## WHAT IS ASKED
Give back the whole listing exactly as shown.
==== GIVEN INFORMATION
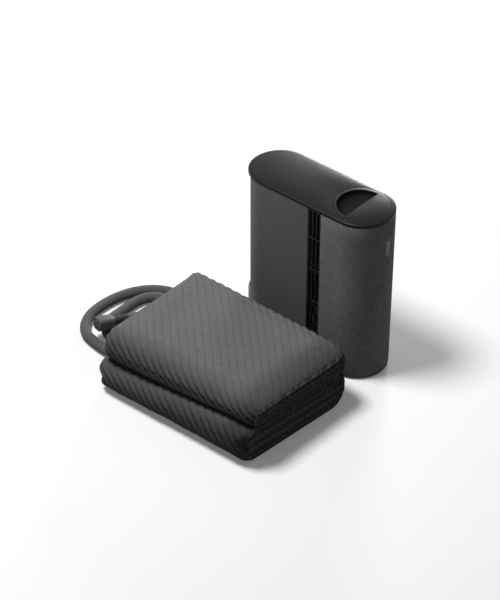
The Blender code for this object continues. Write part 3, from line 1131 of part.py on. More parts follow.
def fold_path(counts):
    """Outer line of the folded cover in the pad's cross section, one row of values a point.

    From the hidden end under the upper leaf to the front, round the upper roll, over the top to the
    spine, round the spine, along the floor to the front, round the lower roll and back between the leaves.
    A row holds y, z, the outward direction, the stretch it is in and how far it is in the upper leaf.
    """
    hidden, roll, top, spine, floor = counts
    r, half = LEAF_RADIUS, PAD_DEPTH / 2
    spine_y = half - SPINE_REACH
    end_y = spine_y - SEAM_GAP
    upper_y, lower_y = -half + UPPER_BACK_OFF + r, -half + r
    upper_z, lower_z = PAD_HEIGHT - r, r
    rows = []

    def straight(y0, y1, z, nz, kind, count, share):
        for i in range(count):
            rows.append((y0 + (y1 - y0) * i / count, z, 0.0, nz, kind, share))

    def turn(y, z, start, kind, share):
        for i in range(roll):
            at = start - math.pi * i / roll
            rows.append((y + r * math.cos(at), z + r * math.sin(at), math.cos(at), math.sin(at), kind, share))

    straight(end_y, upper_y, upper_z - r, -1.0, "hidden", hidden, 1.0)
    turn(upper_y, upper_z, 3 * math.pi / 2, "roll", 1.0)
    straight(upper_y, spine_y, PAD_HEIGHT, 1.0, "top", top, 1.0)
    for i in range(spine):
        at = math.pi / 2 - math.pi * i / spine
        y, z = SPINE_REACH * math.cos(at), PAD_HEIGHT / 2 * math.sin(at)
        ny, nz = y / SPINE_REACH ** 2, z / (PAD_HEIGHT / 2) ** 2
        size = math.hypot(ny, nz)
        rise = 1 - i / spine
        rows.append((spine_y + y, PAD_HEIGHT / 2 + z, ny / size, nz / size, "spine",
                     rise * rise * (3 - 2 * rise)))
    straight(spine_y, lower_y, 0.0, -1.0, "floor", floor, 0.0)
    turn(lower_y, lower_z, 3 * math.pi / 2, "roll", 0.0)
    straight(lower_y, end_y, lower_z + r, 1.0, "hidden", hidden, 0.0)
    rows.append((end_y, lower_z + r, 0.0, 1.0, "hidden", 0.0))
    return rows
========
## THE RESPONSE
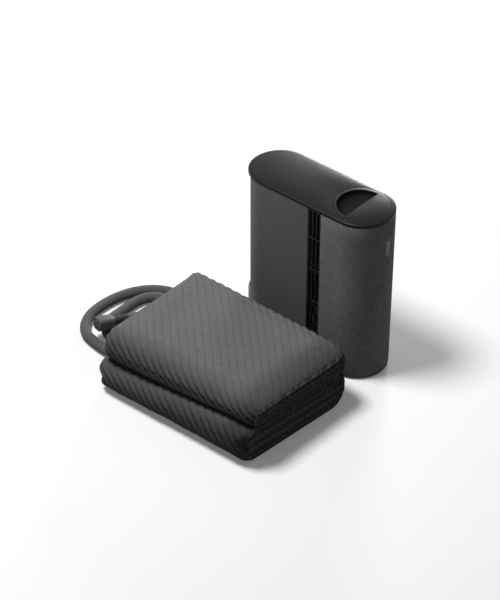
The Blender code for this object continues. Write part 3, from line 1131 of part.py on. More parts follow.
def fold_path(counts):
    """Outer line of the folded cover in the pad's cross section, one row of values a point.

    From the hidden end under the upper leaf to the front, round the upper roll, over the top to the
    spine, round the spine, along the floor to the front, round the lower roll and back between the leaves.
    A row holds y, z, the outward direction, the stretch it is in and how far it is in the upper leaf.
    """
    hidden, roll, top, spine, floor = counts
    r, half = LEAF_RADIUS, PAD_DEPTH / 2
    spine_y = half - SPINE_REACH
    end_y = spine_y - SEAM_GAP
    upper_y, lower_y = -half + UPPER_BACK_OFF + r, -half + r
    upper_z, lower_z = PAD_HEIGHT - r, r
    rows = []

    def straight(y0, y1, z, nz, kind, count, share):
        for i in range(count):
            rows.append((y0 + (y1 - y0) * i / count, z, 0.0, nz, kind, share))

    def turn(y, z, start, kind, share):
        for i in range(roll):
            at = start - math.pi * i / roll
            rows.append((y + r * math.cos(at), z + r * math.sin(at), math.cos(at), math.sin(at), kind, share))

    straight(end_y, upper_y, upper_z - r, -1.0, "hidden", hidden, 1.0)
    turn(upper_y, upper_z, 3 * math.pi / 2, "roll", 1.0)
    straight(upper_y, spine_y, PAD_HEIGHT, 1.0, "top", top, 1.0)
    for i in range(spine):
        at = math.pi / 2 - math.pi * i / spine
        y, z = SPINE_REACH * math.cos(at), PAD_HEIGHT / 2 * math.sin(at)
        ny, nz = y / SPINE_REACH ** 2, z / (PAD_HEIGHT / 2) ** 2
        size = math.hypot(ny, nz)
        rise = 1 - i / spine
        rows.append((spine_y + y, PAD_HEIGHT / 2 + z, ny / size, nz / size, "spine",
                     rise * rise * (3 - 2 * rise)))
    straight(spine_y, lower_y, 0.0, -1.0, "floor", floor, 0.0)
    turn(lower_y, lower_z, 3 * math.pi / 2, "roll", 0.0)
    straight(lower_y, end_y, lower_z + r, 1.0, "hidden", hidden, 0.0)
    rows.append((end_y, lower_z + r, 0.0, 1.0, "hidden", 0.0))
    return rows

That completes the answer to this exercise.